GSV3D: Gaussian Splatting-based Geometric Distillation with Stable Video Diffusion for Single-Image 3D Object Generation
Ye Tao, Jiawei Zhang, Yahao Shi, Dongqing Zou, Bin Zhou
TL;DR
This work tackles single-image 3D object generation by bridging 2D diffusion diversity with explicit 3D structural constraints. It introduces GSV3D, which adds a Gaussian Splatting Decoder to the SV3D multi-view diffusion framework and enforces 3D consistency via geometric distillation, using RGB and depth supervision and DINO-informed cross-attention.

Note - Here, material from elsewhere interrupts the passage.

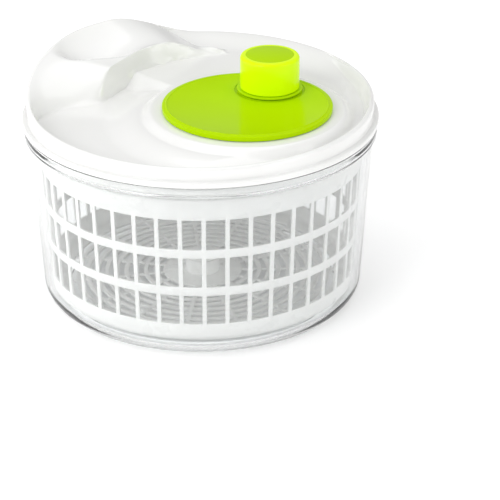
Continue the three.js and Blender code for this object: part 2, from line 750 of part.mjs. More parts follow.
function makeRingGear() {
  const tip = gearPitchRadius - ringAddendum * gearModule
  const shape = new THREE.Shape()
  shape.absarc(0, 0, gearOuterRadius, 0, 2 * Math.PI, false)
  const space = circularPitch / 2 + gearBacklash
  shape.holes.push(gearPath(new THREE.Path(), gearTeeth, tip, gearRootRadius, space))
  let body = solid(plate(shape, gearBottomZ, gearTopZ - gearFlange, middleSegments / 2))
  const flange = ring(gearOuterRadius, gearFlangeRadius, gearTopZ - gearFlange, gearTopZ, middleSegments)
  const notch = rod(knobBossRadius + touchGap, gearTopZ - 2 * gearFlange, gearTopZ + 1)
  notch.translate(knobX - crankX, knobY - crankY, 0)
  body = body.add(solid(flange)).subtract(solid(notch))
  gearScrewPlaces().forEach(([x, y]) => {
    const hole = rod(screwRadius + touchGap, gearTopZ - 2 * gearFlange, gearTopZ + 1, screwSegments)
    hole.translate(x, y, 0)
    body = body.subtract(solid(hole))
  })
  add('ring_gear', shell(body), acetal, crankX, crankY)
}

function makeGearScrews() {
  gearScrewPlaces().forEach(([x, y], index) => {
    const headZ = gearTopZ - gearFlange - touchGap - screwHeadHeight
    const length = gearFlange + 2 * touchGap + gearScrewGrip
    add(`gear_screw_${index + 1}`, countersunkScrew(headZ, length), steel, crankX + x, crankY + y)
  })
}

function makeCrankBearing() {
  const bore = crankScrewRadius + runGap
  const washer = ring(bushRadius + bushFlange, bore, washerZ, washerZ + washerHeight)
  add('crank_bush', flangedBush(bore), acetal, crankX, crankY)
  add('crank_washer', washer, steel, crankX, crankY)
  const headZ = housingZ - touchGap - screwHeadHeight
  const length = discZ - touchGap - headZ - screwHeadHeight
  const headRadius = bushRadius - touchGap
  const screw = countersunkScrew(headZ, length, crankScrewRadius, headRadius)
  add('crank_screw', screw, steel, crankX, crankY)
}

// ---- pinion, shaft and rotor on the lid's axis
function makePinion() {
  const shape = new THREE.Shape()
  const tooth = circularPitch / 2 - gearBacklash
  const tip = pinionPitchRadius + pinionAddendum * gearModule
  gearPath(shape, pinionTeeth, pinionPitchRadius - gearModule, tip, tooth)
  shape.holes.push(round(shaftRadius + touchGap, 0, 0))
  add('drive_pinion', plate(shape, pinionZ, pinionTopZ, 10), acetal)
}

function makeShaft() {
  const bore = shaftRadius + runGap
  const low = rotorTopZ - rotorThickness
  add('drive_shaft', turned([
    [screwRadius + touchGap, low], [shaftRadius, low], [shaftRadius, shaftTopZ], [0, shaftTopZ],
    [0, low + screwLength], [screwRadius + touchGap, low + screwLength],
  ]), steel)
  const clipBore = shaftRadius + touchGap
  add('shaft_clip', ring(clipBore + clipWidth, clipBore, clipZ, clipZ + clipHeight), steel)
  add('shaft_washer', ring(bushRadius + bushFlange, bore, washerZ, washerZ + washerHeight), steel)
  add('shaft_bush', flangedBush(bore), acetal)
}

function makeRotor() {
  const low = rotorTopZ - rotorThickness
  const inner = rotorRingRadius - rotorRingWidth
  let body = solid(ring(rotorRingRadius, inner, low, rotorTopZ, wideSegments))
  body = body.add(solid(rod(rotorHubRadius, low, rotorHubTopZ)))
  for (let arm = 0; arm < rotorArms; arm += 1) {
    const reach = rotorRingRadius - rotorRingWidth / 2
    const spoke = new THREE.BoxGeometry(reach, rotorArmWidth, rotorThickness)
    spoke.translate(reach / 2, 0, low + rotorThickness / 2)
    spoke.rotateZ(2 * Math.PI * (arm + 0.5) / rotorArms)
    body = body.add(solid(spoke))
  }
  const lugOuter = ribInnerRadius + driveRibDepth - 1
  const lugInner = rotorRingRadius - rotorRingWidth / 2
  for (let lug = 0; lug < driveRibCount; lug += 1) {
    const tooth = new THREE.BoxGeometry(lugOuter - lugInner, rotorLugWidth, rotorThickness)
    tooth.translate((lugOuter + lugInner) / 2, 0, low + rotorThickness / 2)
    tooth.rotateZ(2 * Math.PI * lug / driveRibCount)
    body = body.add(solid(tooth))
  }
  body = body.subtract(solid(rod(shaftRadius + touchGap, low - 1, rotorHubTopZ + 1)))
  add('drive_rotor', shell(body), whiteSatin)
  const washerLow = low - touchGap - washerHeight
  const washer = ring(rotorHubRadius - 1, screwRadius + runGap, washerLow, washerLow + washerHeight)
  add('rotor_washer', washer, steel)
  const headZ = washerLow - touchGap - screwHeadHeight
  const length = screwLength - touchGap + washerHeight
  add('rotor_screw', countersunkScrew(headZ, length, screwRadius, screwHeadRadius + 1), steel)
}

// ---- knob
function makeKnob() {
  const bore = knobAxleRadius + runGap
  const tube = bore + knobTube
  const skin = knobRadius - knobWall
  const chamber = knobCapRadius - capLedge
  const webZ = knobWebTopZ - knobWall
  const collar = ring(knobCollarRadius, bore, collarZ, collarZ + knobCollarHeight, knobSegments)
  const axleZ = discTopZ - knobSocketDepth + touchGap
  add('knob_collar', collar, limeGloss, knobX, knobY)
  add('knob_axle', turned([
    [0, axleZ], [knobAxleRadius, axleZ], [knobAxleRadius, knobAxleTopZ],
    [screwRadius + touchGap, knobAxleTopZ],
    [screwRadius + touchGap, knobAxleTopZ - screwLength], [0, knobAxleTopZ - screwLength],
  ]), steel, knobX, knobY)
  add('knob', turned([
    [bore, knobZ], [tube, knobZ], [tube, webZ], [skin, webZ], [skin, knobZ], [knobRadius, knobZ],
    ...quarterArc(knobRadius - knobFillet, knobTopZ - knobFillet, knobFillet, 0, 90, 3),
    [knobCapRadius + touchGap, knobTopZ], [knobCapRadius + touchGap, capSeatZ], [chamber, capSeatZ],
    [chamber, knobWebTopZ], [bore, knobWebTopZ],
  ], knobSegments), limeGloss, knobX, knobY)
  const washerLow = knobAxleTopZ + touchGap
  const washerHigh = washerLow + washerHeight
  const washer = ring(knobAxleRadius + 3, screwRadius + runGap, washerLow, washerHigh)
  add('knob_washer', washer, steel, knobX, knobY)
  const headZ = washerHigh + touchGap
  const shankLow = headZ - screwLength + touchGap
  add('knob_screw', turned([
    [0, shankLow], [screwRadius, shankLow], [screwRadius, headZ], [screwHeadRadius, headZ],
    [screwHeadRadius, headZ + screwHeadHeight], [0, headZ + screwHeadHeight],
  ], screwSegments), steel, knobX, knobY)
  add('knob_cap', turned([
    [0, capSeatZ + touchGap], [knobCapRadius, capSeatZ + touchGap], [knobCapRadius, knobTopZ - capDrop],
    [knobCapRadius - capDrop, knobTopZ], [0, knobTopZ],
  ], knobSegments), limeGloss, knobX, knobY)
}

makeBowl()
makePivotPin()
makeBasket()
makeBasketBearing()
makeHubCap()
makeLid()
makeGearHousing()
makeHousingScrews()
makeCrankDisc()
makeRingGear()
makeGearScrews()
makeCrankBearing()
makePinion()
makeShaft()
makeRotor()
makeKnob()

export default spinner
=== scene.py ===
import math

import bmesh
import bpy
import numpy as np
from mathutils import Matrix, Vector


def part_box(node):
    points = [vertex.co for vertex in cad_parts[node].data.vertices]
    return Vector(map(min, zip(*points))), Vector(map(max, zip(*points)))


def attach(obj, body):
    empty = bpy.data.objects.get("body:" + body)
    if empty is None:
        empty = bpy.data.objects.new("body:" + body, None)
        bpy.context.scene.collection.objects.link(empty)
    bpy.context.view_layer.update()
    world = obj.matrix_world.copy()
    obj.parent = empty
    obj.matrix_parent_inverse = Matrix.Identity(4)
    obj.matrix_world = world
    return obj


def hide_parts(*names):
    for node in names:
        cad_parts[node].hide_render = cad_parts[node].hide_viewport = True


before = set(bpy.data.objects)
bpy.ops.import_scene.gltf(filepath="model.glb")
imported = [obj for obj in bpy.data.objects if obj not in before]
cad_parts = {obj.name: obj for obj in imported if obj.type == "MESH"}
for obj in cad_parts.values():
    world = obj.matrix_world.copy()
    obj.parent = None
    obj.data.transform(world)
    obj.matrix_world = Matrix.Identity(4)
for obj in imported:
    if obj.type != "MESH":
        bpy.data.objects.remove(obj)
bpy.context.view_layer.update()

MM = 0.001

# ---------------------------------------------------------------- camera
AIM = Vector((0.0337, 0.0, 0.0252))
CAMERA_DISTANCE = 1.4
CAMERA_ELEVATION = math.radians(26.42)
LENS = 142.0
SENSOR = 36.0


def make_camera():
    data = bpy.data.cameras.new("camera")
    data.lens = LENS
    data.sensor_width = SENSOR
    camera = bpy.data.objects.new("camera", data)
    away = Vector((0, -math.cos(CAMERA_ELEVATION), math.sin(CAMERA_ELEVATION)))
    camera.location = AIM + CAMERA_DISTANCE * away
    camera.rotation_euler = (AIM - camera.location).to_track_quat("-Z", "Y").to_euler()
    bpy.context.scene.collection.objects.link(camera)
    bpy.context.scene.camera = camera


make_camera()

# ---------------------------------------------------------------- sizes read from the frame, in mm
def size_of(node):
    low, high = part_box(node)
    return low / MM, high / MM


BOWL_HIGH = size_of("bowl")[1]
LID_HIGH = size_of("lid_shell")[1]
BASKET_LOW, BASKET_HIGH = size_of("basket")
DISC_LOW, DISC_HIGH = size_of("crank_disc")
GEAR_LOW, GEAR_HIGH = size_of("ring_gear")
PINION_LOW, PINION_HIGH = size_of("drive_pinion")
HOUSING_LOW, HOUSING_HIGH = size_of("gear_housing")
ROTOR_LOW, ROTOR_HIGH = size_of("drive_rotor")
KNOB_LOW, KNOB_HIGH = size_of("knob")
CAP_LOW, CAP_HIGH = size_of("knob_cap")
COLLAR_LOW, COLLAR_HIGH = size_of("knob_collar")

BAND_RADIUS = BOWL_HIGH.x
SKIRT_RADIUS = LID_HIGH.x
LID_Z = BOWL_HIGH.z + 0.3
DISC_RADIUS = (DISC_HIGH.x - DISC_LOW.x) / 2
CRANK = Vector(((DISC_HIGH.x + DISC_LOW.x) / 2, (DISC_HIGH.y + DISC_LOW.y) / 2, 0))
KNOB_RADIUS = (KNOB_HIGH.x - KNOB_LOW.x) / 2
COLLAR_RADIUS = (COLLAR_HIGH.x - COLLAR_LOW.x) / 2
KNOB = Vector(((KNOB_HIGH.x + KNOB_LOW.x) / 2, (KNOB_HIGH.y + KNOB_LOW.y) / 2, 0))
ORIGIN = Vector((0, 0, 0))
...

The two-stage training—the decoder pretraining followed by LoRA-based distillation into the diffusion model—yields robust, multi-view-consistent 3D reconstructions with high appearance fidelity. Experiments on Objaverse and Google Scanned Objects demonstrate state-of-the-art multi-view consistency and strong generalization, with substantial improvements attributed to the explicit 3D representation and the 3D loss terms. The approach offers a scalable path to high-quality 3D content from single images, with practical implications for robotics, gaming, and immersive visualization.
Abstract
Image-based 3D generation has vast applications in robotics and gaming, where high-quality, diverse outputs and consistent 3D representations are crucial. However, existing methods have limitations: 3D diffusion models are limited by dataset scarcity and the absence of strong pre-trained priors, while 2D diffusion-based approaches struggle with geometric consistency. We propose a method that leverages 2D diffusion models' implicit 3D reasoning ability while ensuring 3D consistency via Gaussian-splatting-based geometric distillation. Specifically, the proposed Gaussian Splatting Decoder enforces 3D consistency by transforming SV3D latent outputs into an explicit 3D representation. Unlike SV3D, which only relies on implicit 2D representations for video generation, Gaussian Splatting explicitly encodes spatial and appearance attributes, enabling multi-view consistency through geometric constraints. These constraints correct view inconsistencies, ensuring robust geometric consistency. As a result, our approach simultaneously generates high-quality, multi-view-consistent images and accurate 3D models, providing a scalable solution for single-image-based 3D generation and bridging the gap between 2D Diffusion diversity and 3D structural coherence. Experimental results demonstrate state-of-the-art multi-view consistency and strong generalization across diverse datasets. The code will be made publicly available upon acceptance.